The program focuses on people who are in the Veterans Affairs Supportive Housing. Those veterans had rent checks from the VA to spend, but they lacked the money needed for such things as applications and deposits.

Multnomah County, City of Portland, Home Forward and United Way each donated $10,000 so that VA case managers could provide flexible funds to help their clients.

“For the want of even $25 for an application fee, that might make a difference from a veteran having housing and not having housing,” Commissioner Deborah Kafoury said.

JOIN administered the money, which allowed caseworkers to cut down on paperwork. The agency’s involvement also made it easier to cut a check for rental applications or other costs on the same day.

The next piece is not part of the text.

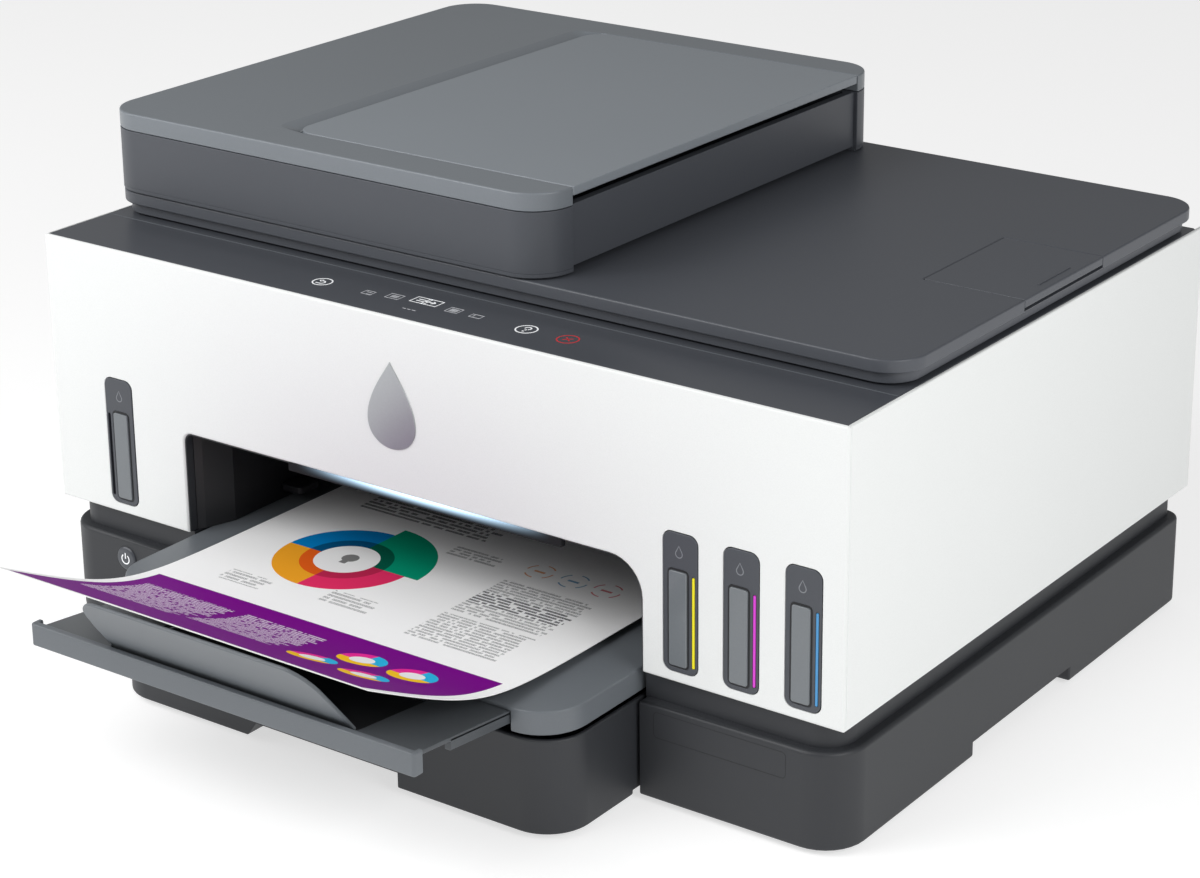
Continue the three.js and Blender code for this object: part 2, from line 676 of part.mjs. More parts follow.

“Asking that landlord to wait a week or two weeks to see a check often is enough to cause that landlord to rent to somebody else,” said Marc Jolin, executive director of JOIN.

Operation 305 has allowed money to be spent on deposits, rent, utility expenses, application fees, transportation and household goods to get veterans needed items for daily living. It has allowed for flexibility, allowing VA workers to decide with their clients how to best use funds. This has helped the veterans compete in a tight housing market. It also helped them convince skeptical landlords to rent to homeless vets.

In response to the effectiveness of Operation 305 Mike Boyd, HUD/VASH coordinator with VA stated, “It would have been absolutely impossible to house these vets at the speed by which we did.”

One of the people housed was a mother of two whose children had to stay with a friend while she was in a shelter. The funds paid for her to apply for an apartment and a background check. She now has housing and her kids are with her, safe and sound.

Jill Riddle, director of rent assistance at Home Forward, said only seven more veterans need to be housed.

The placement rate using the vouchers is well above the national average of 80 percent, she added.

Chair Jeff Cogen and the commissioners lauded Operation 305 as a huge success.

Operation 305 “is a great example of a little, well-targeted money making a huge difference,” Cogen said.